Problem details: What is to be transcribed is the run of lines opening with the one that has "Write part 2" and closing with the one that has "PAD_W, PAD_H, PAD_CHAMFER", and only that run, exactly.

Data:
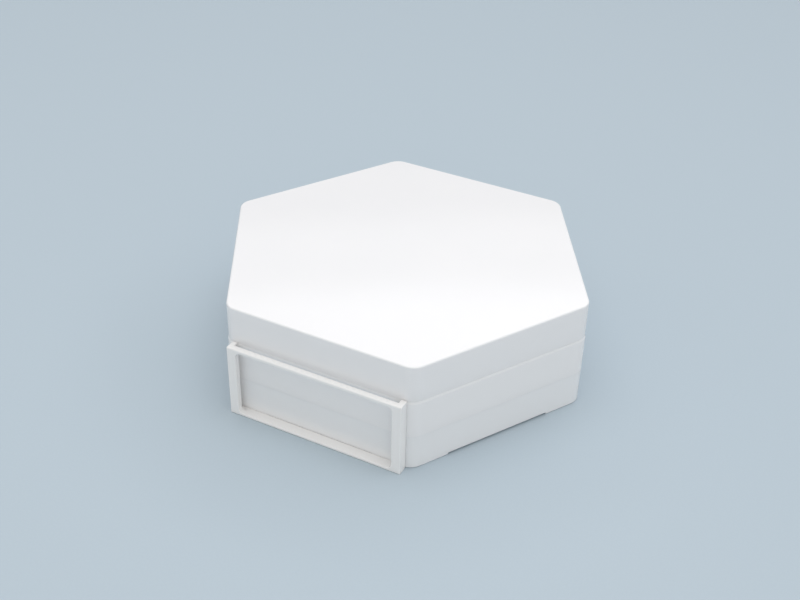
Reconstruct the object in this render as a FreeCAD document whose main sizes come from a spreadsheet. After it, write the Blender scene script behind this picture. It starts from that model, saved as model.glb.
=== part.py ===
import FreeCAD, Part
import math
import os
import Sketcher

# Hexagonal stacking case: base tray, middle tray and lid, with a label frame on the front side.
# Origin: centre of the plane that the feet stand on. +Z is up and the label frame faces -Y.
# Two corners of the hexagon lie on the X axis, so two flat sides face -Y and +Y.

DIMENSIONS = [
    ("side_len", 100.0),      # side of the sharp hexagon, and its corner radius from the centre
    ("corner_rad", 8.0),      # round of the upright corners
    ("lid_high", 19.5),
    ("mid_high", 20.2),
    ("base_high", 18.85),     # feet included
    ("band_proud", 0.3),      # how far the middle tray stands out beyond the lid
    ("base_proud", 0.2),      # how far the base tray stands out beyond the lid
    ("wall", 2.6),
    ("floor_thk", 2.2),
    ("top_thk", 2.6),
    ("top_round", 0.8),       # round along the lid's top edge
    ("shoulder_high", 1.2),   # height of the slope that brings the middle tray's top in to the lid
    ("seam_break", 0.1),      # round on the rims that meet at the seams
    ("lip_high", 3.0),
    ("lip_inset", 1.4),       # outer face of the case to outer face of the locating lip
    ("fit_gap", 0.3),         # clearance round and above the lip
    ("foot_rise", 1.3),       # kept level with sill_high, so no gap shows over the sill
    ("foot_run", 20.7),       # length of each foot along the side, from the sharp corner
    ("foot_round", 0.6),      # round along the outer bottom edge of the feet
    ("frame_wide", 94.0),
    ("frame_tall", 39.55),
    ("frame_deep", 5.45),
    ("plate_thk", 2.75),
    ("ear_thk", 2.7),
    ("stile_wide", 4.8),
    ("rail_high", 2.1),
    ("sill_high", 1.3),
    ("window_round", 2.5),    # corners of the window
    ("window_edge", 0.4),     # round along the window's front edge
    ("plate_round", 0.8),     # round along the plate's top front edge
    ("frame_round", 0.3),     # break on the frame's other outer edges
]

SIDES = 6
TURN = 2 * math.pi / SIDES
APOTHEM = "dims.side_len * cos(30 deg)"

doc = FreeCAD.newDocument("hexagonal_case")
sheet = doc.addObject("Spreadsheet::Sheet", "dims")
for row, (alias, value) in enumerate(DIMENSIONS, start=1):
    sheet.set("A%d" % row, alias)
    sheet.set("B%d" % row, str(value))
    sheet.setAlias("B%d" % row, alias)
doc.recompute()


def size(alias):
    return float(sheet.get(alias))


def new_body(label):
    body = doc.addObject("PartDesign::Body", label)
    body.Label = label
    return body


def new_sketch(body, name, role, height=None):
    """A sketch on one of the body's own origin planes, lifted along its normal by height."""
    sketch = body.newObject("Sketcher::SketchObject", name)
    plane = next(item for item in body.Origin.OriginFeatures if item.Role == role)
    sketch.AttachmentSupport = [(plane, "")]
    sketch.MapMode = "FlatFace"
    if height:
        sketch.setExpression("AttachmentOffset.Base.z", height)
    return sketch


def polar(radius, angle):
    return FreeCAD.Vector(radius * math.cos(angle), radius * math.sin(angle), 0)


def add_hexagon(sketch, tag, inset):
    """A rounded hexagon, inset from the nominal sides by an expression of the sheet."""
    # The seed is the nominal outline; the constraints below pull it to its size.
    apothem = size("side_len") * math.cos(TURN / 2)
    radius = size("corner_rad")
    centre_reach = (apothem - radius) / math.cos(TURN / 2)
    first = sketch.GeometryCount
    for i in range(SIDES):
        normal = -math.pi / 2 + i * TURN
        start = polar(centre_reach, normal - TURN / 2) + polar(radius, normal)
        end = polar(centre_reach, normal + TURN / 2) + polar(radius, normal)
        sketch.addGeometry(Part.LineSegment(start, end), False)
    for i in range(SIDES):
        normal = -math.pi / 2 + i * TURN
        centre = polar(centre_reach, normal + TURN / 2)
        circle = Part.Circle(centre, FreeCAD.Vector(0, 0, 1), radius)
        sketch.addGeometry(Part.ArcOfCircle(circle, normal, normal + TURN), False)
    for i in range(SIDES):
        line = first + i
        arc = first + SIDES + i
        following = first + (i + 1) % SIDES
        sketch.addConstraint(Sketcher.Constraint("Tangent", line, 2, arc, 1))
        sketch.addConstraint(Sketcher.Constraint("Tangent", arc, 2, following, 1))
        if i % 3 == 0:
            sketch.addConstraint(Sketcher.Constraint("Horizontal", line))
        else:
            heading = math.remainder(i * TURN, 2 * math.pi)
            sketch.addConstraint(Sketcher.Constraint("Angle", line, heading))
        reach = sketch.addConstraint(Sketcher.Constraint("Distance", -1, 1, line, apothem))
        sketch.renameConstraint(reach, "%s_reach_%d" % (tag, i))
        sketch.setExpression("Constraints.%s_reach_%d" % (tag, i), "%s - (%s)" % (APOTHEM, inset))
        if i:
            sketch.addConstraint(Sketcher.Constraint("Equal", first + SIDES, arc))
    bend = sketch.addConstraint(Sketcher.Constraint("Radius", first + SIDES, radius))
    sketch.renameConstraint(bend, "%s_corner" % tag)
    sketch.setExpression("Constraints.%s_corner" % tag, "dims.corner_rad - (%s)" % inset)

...

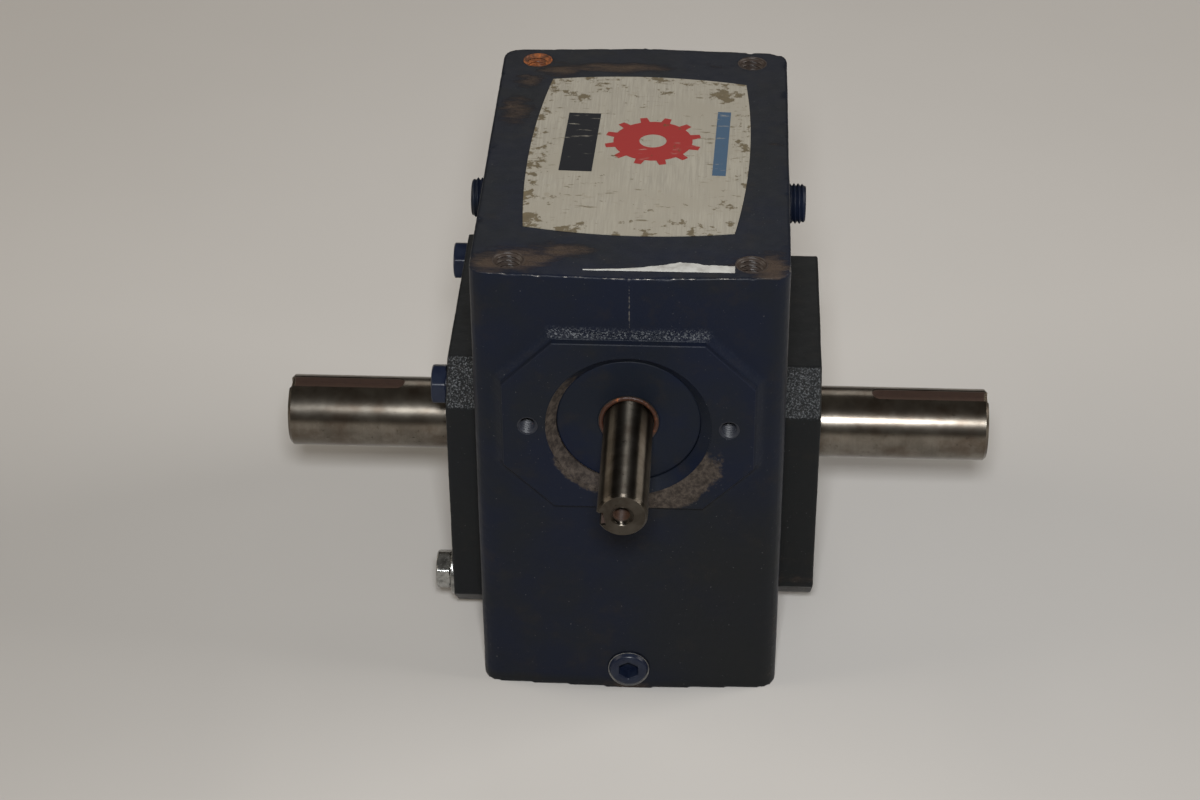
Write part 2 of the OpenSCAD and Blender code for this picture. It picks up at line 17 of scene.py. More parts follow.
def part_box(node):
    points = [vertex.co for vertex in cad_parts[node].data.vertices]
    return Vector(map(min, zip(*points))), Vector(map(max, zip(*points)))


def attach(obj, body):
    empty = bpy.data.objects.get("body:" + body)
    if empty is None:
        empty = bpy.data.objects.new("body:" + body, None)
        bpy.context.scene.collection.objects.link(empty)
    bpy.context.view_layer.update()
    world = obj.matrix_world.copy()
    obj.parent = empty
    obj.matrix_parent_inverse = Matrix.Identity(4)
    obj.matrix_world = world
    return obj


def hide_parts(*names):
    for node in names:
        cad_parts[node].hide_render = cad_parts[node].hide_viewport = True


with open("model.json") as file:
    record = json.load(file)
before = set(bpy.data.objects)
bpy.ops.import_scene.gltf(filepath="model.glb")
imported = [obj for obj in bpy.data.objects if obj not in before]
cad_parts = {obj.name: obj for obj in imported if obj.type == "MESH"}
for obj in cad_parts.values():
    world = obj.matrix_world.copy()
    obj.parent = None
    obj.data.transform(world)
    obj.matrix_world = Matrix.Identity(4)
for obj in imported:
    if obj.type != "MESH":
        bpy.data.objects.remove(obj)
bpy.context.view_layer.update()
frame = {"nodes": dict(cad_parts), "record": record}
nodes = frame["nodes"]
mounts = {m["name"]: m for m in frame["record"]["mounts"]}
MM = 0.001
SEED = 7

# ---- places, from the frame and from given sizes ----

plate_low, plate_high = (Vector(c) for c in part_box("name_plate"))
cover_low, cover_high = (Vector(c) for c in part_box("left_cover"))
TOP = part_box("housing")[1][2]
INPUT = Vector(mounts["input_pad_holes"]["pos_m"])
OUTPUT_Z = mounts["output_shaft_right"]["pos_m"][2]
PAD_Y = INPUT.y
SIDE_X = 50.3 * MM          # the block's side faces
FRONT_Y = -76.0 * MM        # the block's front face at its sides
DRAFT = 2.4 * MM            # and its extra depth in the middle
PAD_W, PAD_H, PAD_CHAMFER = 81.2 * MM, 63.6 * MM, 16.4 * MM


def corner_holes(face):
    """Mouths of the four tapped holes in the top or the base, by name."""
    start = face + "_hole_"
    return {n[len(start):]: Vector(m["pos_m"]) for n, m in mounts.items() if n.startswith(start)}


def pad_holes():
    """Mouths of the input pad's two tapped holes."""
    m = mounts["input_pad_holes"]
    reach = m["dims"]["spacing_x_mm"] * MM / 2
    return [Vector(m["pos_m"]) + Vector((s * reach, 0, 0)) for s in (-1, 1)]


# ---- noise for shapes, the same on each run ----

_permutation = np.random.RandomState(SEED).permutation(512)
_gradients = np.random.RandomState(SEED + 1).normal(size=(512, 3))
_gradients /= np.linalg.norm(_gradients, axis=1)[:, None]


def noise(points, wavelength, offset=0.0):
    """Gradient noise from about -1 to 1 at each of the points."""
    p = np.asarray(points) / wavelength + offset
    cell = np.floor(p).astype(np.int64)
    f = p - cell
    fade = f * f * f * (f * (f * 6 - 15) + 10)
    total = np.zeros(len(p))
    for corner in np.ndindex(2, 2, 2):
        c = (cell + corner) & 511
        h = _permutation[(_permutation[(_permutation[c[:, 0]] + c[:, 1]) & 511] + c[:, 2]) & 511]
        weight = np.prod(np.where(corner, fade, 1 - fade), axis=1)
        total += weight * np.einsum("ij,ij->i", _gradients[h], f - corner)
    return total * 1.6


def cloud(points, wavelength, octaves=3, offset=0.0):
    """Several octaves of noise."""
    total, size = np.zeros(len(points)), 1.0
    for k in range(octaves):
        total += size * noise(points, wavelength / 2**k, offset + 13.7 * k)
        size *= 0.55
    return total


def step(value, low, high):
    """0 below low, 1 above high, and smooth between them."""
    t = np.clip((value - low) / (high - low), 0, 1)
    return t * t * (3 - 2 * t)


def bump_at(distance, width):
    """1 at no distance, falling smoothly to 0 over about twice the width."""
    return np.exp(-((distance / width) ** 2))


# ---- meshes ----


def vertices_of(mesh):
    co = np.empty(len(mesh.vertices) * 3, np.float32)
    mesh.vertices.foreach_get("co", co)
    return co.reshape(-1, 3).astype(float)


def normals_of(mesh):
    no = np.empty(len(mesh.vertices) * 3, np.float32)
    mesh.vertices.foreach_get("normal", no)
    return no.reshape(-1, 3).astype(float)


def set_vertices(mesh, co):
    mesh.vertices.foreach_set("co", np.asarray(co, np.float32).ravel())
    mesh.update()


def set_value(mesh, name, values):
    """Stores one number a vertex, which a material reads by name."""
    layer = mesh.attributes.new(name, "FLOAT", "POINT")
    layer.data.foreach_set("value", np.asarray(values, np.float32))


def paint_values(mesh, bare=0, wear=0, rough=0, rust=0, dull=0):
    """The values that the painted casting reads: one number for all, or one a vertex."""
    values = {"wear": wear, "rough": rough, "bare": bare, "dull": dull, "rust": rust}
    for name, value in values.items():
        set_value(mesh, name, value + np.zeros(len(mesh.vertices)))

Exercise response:
Write part 2 of the OpenSCAD and Blender code for this picture. It picks up at line 17 of scene.py. More parts follow.
def part_box(node):
    points = [vertex.co for vertex in cad_parts[node].data.vertices]
    return Vector(map(min, zip(*points))), Vector(map(max, zip(*points)))


def attach(obj, body):
    empty = bpy.data.objects.get("body:" + body)
    if empty is None:
        empty = bpy.data.objects.new("body:" + body, None)
        bpy.context.scene.collection.objects.link(empty)
    bpy.context.view_layer.update()
    world = obj.matrix_world.copy()
    obj.parent = empty
    obj.matrix_parent_inverse = Matrix.Identity(4)
    obj.matrix_world = world
    return obj


def hide_parts(*names):
    for node in names:
        cad_parts[node].hide_render = cad_parts[node].hide_viewport = True


with open("model.json") as file:
    record = json.load(file)
before = set(bpy.data.objects)
bpy.ops.import_scene.gltf(filepath="model.glb")
imported = [obj for obj in bpy.data.objects if obj not in before]
cad_parts = {obj.name: obj for obj in imported if obj.type == "MESH"}
for obj in cad_parts.values():
    world = obj.matrix_world.copy()
    obj.parent = None
    obj.data.transform(world)
    obj.matrix_world = Matrix.Identity(4)
for obj in imported:
    if obj.type != "MESH":
        bpy.data.objects.remove(obj)
bpy.context.view_layer.update()
frame = {"nodes": dict(cad_parts), "record": record}
nodes = frame["nodes"]
mounts = {m["name"]: m for m in frame["record"]["mounts"]}
MM = 0.001
SEED = 7

# ---- places, from the frame and from given sizes ----

plate_low, plate_high = (Vector(c) for c in part_box("name_plate"))
cover_low, cover_high = (Vector(c) for c in part_box("left_cover"))
TOP = part_box("housing")[1][2]
INPUT = Vector(mounts["input_pad_holes"]["pos_m"])
OUTPUT_Z = mounts["output_shaft_right"]["pos_m"][2]
PAD_Y = INPUT.y
SIDE_X = 50.3 * MM          # the block's side faces
FRONT_Y = -76.0 * MM        # the block's front face at its sides
DRAFT = 2.4 * MM            # and its extra depth in the middle
PAD_W, PAD_H, PAD_CHAMFER = 81.2 * MM, 63.6 * MM, 16.4 * MM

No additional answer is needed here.